Of course, Jacques Testart is not saying man and nature are sacred, and doesn’t see projects and norms as within a natural order. But if, according to him, nature is the result of hazardous evolutions, he does recognise that it has reached “a balance that one could call the natural order of things” (…) We believe that this balance is not the result of a pattern, is not unchangeable…”. But that harmony between human beings and the “outdoors” requires us to advance slowly and to be patient.

 

Transhumanism, on the other hand, “answers an old promethean impulse by recuperating new weapons and powers that technologies from the last half century has to offer” (…) “It is because of its devotion to these technologies that transhumanism is becoming an ideology (…) and “through the opportunity it offers of expanding capitalism that it is becoming a universal religion”. It is a first in history: the birth of a “transversal and consensual religion because come from science”!

 

The relations between the living, human beings and machines

 

Jacques Testart insists on the transhumanist “augmented man, presented as a duty, as the condition for freedom and dignity”. He underlines the deceit “when machines said to be ‘intelligent’, i.e., calculation experts, are given” the same freedom and dignity as a human being.

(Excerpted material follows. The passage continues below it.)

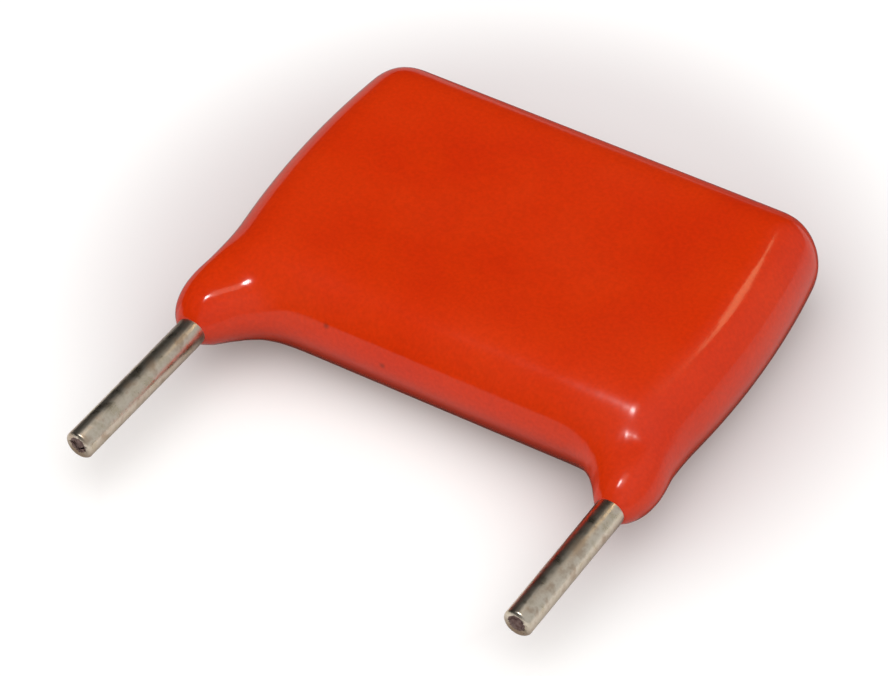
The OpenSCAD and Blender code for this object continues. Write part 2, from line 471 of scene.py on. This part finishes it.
def paper_floor():
    """White matt paper, lying flat: no pattern; painted shade makes it a little greyer round the
    part.
    """
    m = new_material("white_paper_floor")
    place = node(m, "ShaderNodeTexCoord")
    # painted shade: greyer round the part, white far out; painted light: white in front between the
    # leads, where the part's shadow falls
    outer = fade(m, place, (-0.6, 0, 0), 6.5, 10.5)
    between = fade(m, place, (-0.7, -8.4, 0), 7.0, 3.4)
    # the painted shade and light together: 0 is the grey near the part, 1 is white
    white = node(m, "ShaderNodeMath", {"operation": "MAXIMUM"}, [(0, outer, 0), (1, between, 0)])
    tint = node(
        m,
        "ShaderNodeValToRGB",
        links=[("Fac", white, "Value")],
        stops=[(0.0, colour("#E4E0E1")), (1.0, colour("#FFFFFF"))],
    )
    paper = node(
        m,
        "ShaderNodeBsdfPrincipled",
        links=[("Base Color", tint, "Color")],
        Roughness=0.9,
        Specular_IOR_Level=0.2,
    )
    # in the part's gloss the paper is dark, but in front and on both sides it is lit, past the
    # part's own contact shadow: the axis, where the light starts, where it is full, how strong
    spot = node(m, "ShaderNodeSeparateXYZ", links=[("Vector", place, "Object")])
    lit = None
    for axis, start, full, most in (
        ("Y", -3.9, -4.4, 0.7),
        ("X", 5.75, 6.2, 0.7),
        ("X", -6.2, -7.0, 0.25),
    ):
        side = node(
            m,
            "ShaderNodeMapRange",
            links=[("Value", spot, axis)],
            From_Min=start * MM,
            From_Max=full * MM,
            To_Max=most,
        )
        if lit:
            side = node(m, "ShaderNodeMath", {"operation": "MAXIMUM"}, [(0, lit, 0), (1, side, 0)])
        lit = side
    ray = node(m, "ShaderNodeLightPath")
    unlit = node(
        m,
        "ShaderNodeMath",
        {"operation": "SUBTRACT", "use_clamp": True},
        [(0, ray, "Is Glossy Ray"), (1, lit, 0)],
    )
    dark = node(m, "ShaderNodeBsdfDiffuse", Color=colour("#6A5F5C"))
    seen = node(m, "ShaderNodeMixShader", links=[(0, unlit, 0), (1, paper, 0), (2, dark, 0)])
    node(m, "ShaderNodeOutputMaterial", links=[("Surface", seen, "Shader")])
    return m


bpy.ops.mesh.primitive_plane_add(size=FLOOR_SIZE, location=(0, 0, cad_low[2]))
floor = bpy.context.object
floor.name = "floor"
floor.data.materials.append(paper_floor())


# ---- light ----

LAMP_DISTANCE = 0.3


def towards(azimuth, elevation):
    """The direction at an azimuth, turning from +Y to +X, and an elevation, in degrees."""
    a, e = math.radians(azimuth), math.radians(elevation)
    return Vector((math.sin(a) * math.cos(e), math.cos(a) * math.cos(e), math.sin(e)))


def add_lamp(name, azimuth, elevation, width, power, **more):
    """A lamp that faces the part: a disk, or a pane where a height is given. It throws no shadow,
    as behind a diffuser; the tent throws the soft one."""
    spot = towards(azimuth, elevation) * LAMP_DISTANCE
    bpy.ops.object.light_add(type="AREA", location=spot)
    lamp = bpy.context.object
    lamp.name = name
    lamp.rotation_euler = spot.to_track_quat("Z", "Y").to_euler()
    lamp.visible_diffuse = not more.get("gloss_only", False)
    lamp.data.shape = "RECTANGLE" if "height" in more else "DISK"
    lamp.data.size = width
    lamp.data.size_y = more.get("height", width)
    lamp.data.energy = power
    lamp.data.color = colour(more.get("tint", "#FFFFFF"))[:3]
    lamp.data.use_shadow = False


# the bright spots on the flares, and a brighter core in them
add_lamp("overhead_lamp", -145, 76, 0.03, 0.12)
add_lamp("window_pane", -147, 74, 0.04, 0.14, gloss_only=True)
# warms the flat top
add_lamp("ceiling_light", -160, 84, 0.07, 0.03, tint="#FFE6C8")
# the warm streak along the right rim
add_lamp("side_window", 21, 47.5, 0.06, 0.03, height=0.03, tint="#FFD9A0")


def studio_dome():
    """A white tent that lights the part softly from all round. The gloss mirrors it dimly, as it
    would the dark room beyond the lamps."""
    world = bpy.data.worlds.new("studio")
    bpy.context.scene.world = world
    world.use_nodes = True
    world.cycles.sampling_method = "NONE"
    world.node_tree.nodes.clear()
    place = node(world, "ShaderNodeTexCoord")
    beside = node(
        world,
        "ShaderNodeVectorMath",
        {"operation": "DOT_PRODUCT", 1: towards(95, 10)},
        [(0, place, "Generated")],
    )
    room = node(
        world,
        "ShaderNodeMapRange",
        {"interpolation_type": "SMOOTHSTEP"},
        [("Value", beside, "Value")],
        From_Min=-0.15,
        From_Max=0.7,
        To_Min=0.02,
        To_Max=0.48,
    )
    overhead = node(
        world,
        "ShaderNodeVectorMath",
        {"operation": "DOT_PRODUCT", 1: towards(150, 72)},
        [(0, place, "Generated")],
    )
    tent = node(
        world,
        "ShaderNodeMapRange",
        links=[("Value", overhead, "Value")],
        To_Min=0.12,
        To_Max=1.38,
    )
    ray = node(world, "ShaderNodeLightPath")
    light = node(
        world,
        "ShaderNodeMix",
        {"data_type": "FLOAT"},
        [(FACTOR, ray, "Is Glossy Ray"), (NUMBER_A, tent, "Result"), (NUMBER_B, room, "Result")],
    )
    # the empty background is white like the paper
    strength = node(
        world,
        "ShaderNodeMix",
        {"data_type": "FLOAT", NUMBER_B: 0.95},
        [(FACTOR, ray, "Is Camera Ray"), (NUMBER_A, light, NUMBER_OUT)],
    )
    sky = node(
        world,
        "ShaderNodeBackground",
        links=[("Strength", strength, NUMBER_OUT)],
        Color=colour("#FFFFFF"),
    )
    node(world, "ShaderNodeOutputWorld", links=[("Surface", sky, "Background")])


studio_dome()
bpy.context.scene.view_settings.view_transform = "Standard"


# ---- the coating ----

# where the block is cut across, in mm: most closely where the rim and the flares turn
CUTS = {
    "x": (0.0, -1.5, 1.5, -3.0, 3.0, -4.1, 4.1, -4.9, 4.9),
    "y": (-3.2, -2.0, -0.6, 0.8, 2.2, 3.2),
    "z": (0.35, 0.9, 1.6, 2.15),
}
# the end cells of the front face start here, and grow into the flares
FLARE_X = 4.1 * MM
# the steps of a flare: its share of the reach, and how far the end closes in
FLARE_STEPS = ((0.45, 0.82), (0.4, 0.9), (0.15, 0.7))


def outer_skin():
    """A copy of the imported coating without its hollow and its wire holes, to lay the resin on."""
    source = frame["nodes"]["epoxy_coating"]
    skin = bpy.data.objects.new("skin", source.data.copy())
    bpy.context.scene.collection.objects.link(skin)
    edit(skin)
    bpy.ops.mesh.select_all(action="SELECT")
    bpy.ops.mesh.remove_doubles(threshold=1e-7)

    def inside(face):
        c = face.calc_center_median()
        if abs(c.x) < HOLLOW[0] and abs(c.y) < HOLLOW[1] and abs(c.z - MID_Z) < HOLLOW[2]:
            return True
        if c.y > WIRE_END_Y + 0.05 * MM:
            return False
        return math.hypot(abs(c.x) - LEAD_X, c.z - MID_Z) < WIRE_R * 1.02

    select_faces(skin, inside)
    bpy.ops.mesh.delete(type="FACE")
    bpy.ops.mesh.select_all(action="SELECT")
    bpy.ops.mesh.fill_holes(sides=0)
    bpy.ops.object.mode_set(mode="OBJECT")
    return skin


def dipped_coating():
    """The resin's skin: a block cut into cells, drawn out along the wires and laid on the form."""
    bpy.ops.mesh.primitive_cube_add(size=1, location=(0, 0, MID_Z), scale=COATING_SIZE)
    coat = bpy.context.object
    coat.name = "dipped_coating"
    bpy.ops.object.transform_apply(location=True, rotation=True, scale=True)
    edit(coat)
    for axis, places in CUTS.items():
        normal = [float(axis == k) for k in "xyz"]
        for at in places:
            bpy.ops.mesh.select_all(action="SELECT")
            bpy.ops.mesh.bisect(plane_co=[n * at * MM for n in normal], plane_no=normal)
    for side, reach, _, _ in LEADS.values():

        def flare_cell(face):
            c = face.calc_center_median()
            in_front = face.normal.y < -FACING and c.y < FRONT_Y + 0.01 * MM
            return in_front and side * c.x > FLARE_X

        select_faces(coat, flare_cell)
        for share, squeeze in FLARE_STEPS:
            step = {"value": (0, -reach * share, 0)}
            bpy.ops.mesh.extrude_region_move(TRANSFORM_OT_translate=step)
            bpy.ops.transform.resize(
                value=(squeeze, 1, squeeze),
                center_override=(side * LEAD_X, FRONT_Y - reach * share, MID_Z),
            )
    bpy.ops.object.mode_set(mode="OBJECT")
    skin = outer_skin()
    wrap = {"target": skin, "wrap_method": "NEAREST_SURFACEPOINT"}
    apply_modifier(coat, "SUBSURF", levels=2, render_levels=2)
    for rounds in (12, 8, 4):
        apply_modifier(coat, "SHRINKWRAP", **wrap)
        apply_modifier(coat, "SMOOTH", factor=0.5, iterations=rounds)
    apply_modifier(coat, "SHRINKWRAP", **wrap)
    apply_modifier(coat, "SUBSURF", levels=1, render_levels=1)
    apply_modifier(coat, "SHRINKWRAP", **wrap)
    apply_modifier(coat, "SMOOTH", factor=0.5, iterations=6)
    bpy.data.objects.remove(skin)
    pick(coat)
    bpy.ops.object.shade_smooth()
    coat.data.materials.append(epoxy)
    add_piece(coat, "epoxy_coating")


dipped_coating()


# ---- the leads ----

# how far back the cutters rounded the edge of a lead's end
LIP = 0.06 * MM
# the steps of that edge: its share of the lip, and how far the end closes in
LIP_STEPS = ((0.4, 0.97), (0.35, 0.93), (0.25, 0.9))
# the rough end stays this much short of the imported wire's
SHORT = 0.006 * MM
# the torn face of each lead's end: another one on each side
TEAR_SEED = {"left": 4, "right": 9}


def lead_wire(name):
    """A wire from inside the coating: straight, leaning over at the flare, sheared at its end."""
    side, reach, length, lean = LEADS[name]
    bend_y = FRONT_Y - reach
    bpy.ops.mesh.primitive_cylinder_add(
        vertices=64,
        radius=WIRE_R,
        depth=WIRE_END_Y - bend_y,
        location=(side * LEAD_X, (WIRE_END_Y + bend_y) / 2, MID_Z),
        rotation=(math.radians(90), 0, 0),
    )
    wire = bpy.context.object
    wire.name = "lead_wire_" + name
    bpy.ops.object.transform_apply(location=True, rotation=True, scale=True)
    edit(wire)
    select_faces(wire, lambda face: face.normal.y < -FACING)
    turn = math.radians(lean)
    pivot = Vector((side * LEAD_X - BEND_R, bend_y, MID_Z))
    bpy.ops.mesh.spin(steps=6, angle=turn, center=pivot, axis=(0, 0, 1))
    ahead = Vector((-math.sin(turn), -math.cos(turn), 0))
    straight = length - SHORT - LIP
    bpy.ops.mesh.extrude_region_move(TRANSFORM_OT_translate={"value": ahead * straight})
    bend_end = pivot + Vector((math.cos(turn), -math.sin(turn), 0)) * BEND_R
    tip = bend_end + ahead * straight
    for step, squeeze in LIP_STEPS:
        bpy.ops.mesh.extrude_region_move(TRANSFORM_OT_translate={"value": ahead * LIP * step})
        bpy.ops.transform.resize(value=(squeeze, 1, squeeze), center_override=tip)
    # the copper core shows inside the tin that the cutters dragged over the edge
    bpy.ops.mesh.inset(thickness=0.07 * MM, depth=-0.02 * MM)
    bpy.ops.transform.translate(value=(-0.015 * MM, 0, 0.02 * MM))
    bpy.ops.transform.vertex_random(offset=0.022 * MM, seed=TEAR_SEED[name])
    bpy.ops.mesh.inset(thickness=0.05 * MM, depth=-0.01 * MM)
    bpy.ops.mesh.select_more()
    wire.data.materials.append(tin)
    wire.data.materials.append(copper)
    bm = bmesh.from_edit_mesh(wire.data)
    for face in bm.faces:
        face.material_index = 1 if face.select else 0
    bmesh.update_edit_mesh(wire.data)
    bpy.ops.object.mode_set(mode="OBJECT")
    bpy.ops.object.shade_smooth_by_angle(angle=math.radians(35))
    add_piece(wire, "lead_" + name)


lead_wire("left")
lead_wire("right")


# ---- finishes of the pieces inside, which the coating hides ----

for name, finish in {
    "film_winding": winding,
    "cover_film_turns": plain_film,
    "end_spray_left": zinc,
    "end_spray_right": zinc,
    "weld_left": weld_metal,
    "weld_right": weld_metal,
}.items():
    data = frame["nodes"][name].data
    data.materials.clear()
    data.materials.append(finish)

deselect()
bpy.context.view_layer.update()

Has the European Parliament’s Legal Affairs Committee not already suggested to give “future robots a status of electronic persons”? According to the philosopher Dominique Folscheid, this is the “imposture of the century”.

 

Machines to replace the brain (artificial intelligence) and replace the uterus (artificial uterus). Uterus transplants have already proven effective, and that is what transhumanists from Technoprog (the French transhumanist association) find particularly attractive. However, “despite transhumanist proclamations, the fundamental difference between men and machines still stands”. Contrary to machines, men are conscious of their finitude, of their own death. And more than anything else, “all living being, human or not, is irreplaceable since, after it disappears, there will never again be an individual absolutely identical”. Leaders from Technoprog have dared to claim a “human dignity” for serial production robots, though all machines are replaceable… “Because, according to them, “technique enables one to overcome all limitations of the body in its human condition”. The transhumanist Laurent Alexandre goes as far as claiming “there is no difference between making love to a robot and a human being”!? This is a true source of concern for the psychologist Serge Tisseron: “The day we start believing our robot is capable of living, we are in danger. It won’t love us, but we will start loving it”. Thus, says Jacques Testart, “Robots bear the hopes of an autonomy we are little by little giving up, and hybridization with machines raises the hopes of a promotion of defective men”. In fact, “if you think of cyborgs (cybernetic organism), it is not quite clear if it is men that are being robotized or if it is robots that are beings humanized.”

 

He reminds of the great classic references to “augmented men” used by transhumanists: a Golem of the Talmudic tradition, physically powerful, but rather stupid; Frankenstein’s monster, created by Mary Sheley, made from a variety of corpses put together, but intellectually superior… From these myths, one could conclude that “matter is incapable of creating human intelligence. It finds its substance in the living, even in a state of death”.

 

He also speaks of a characteristic unique to mankind: language, “which modernity has reduced to communication”. Transhumanism wants to deprive it from its emotional, poetic, and metaphoric functions and smooth it out to take away its richness and nuances, “to pollute it with (…) “words of technocratic effectiveness”. However, impoverishing a language leads to an impoverishment of the mind and the beginning of “dehumanization”.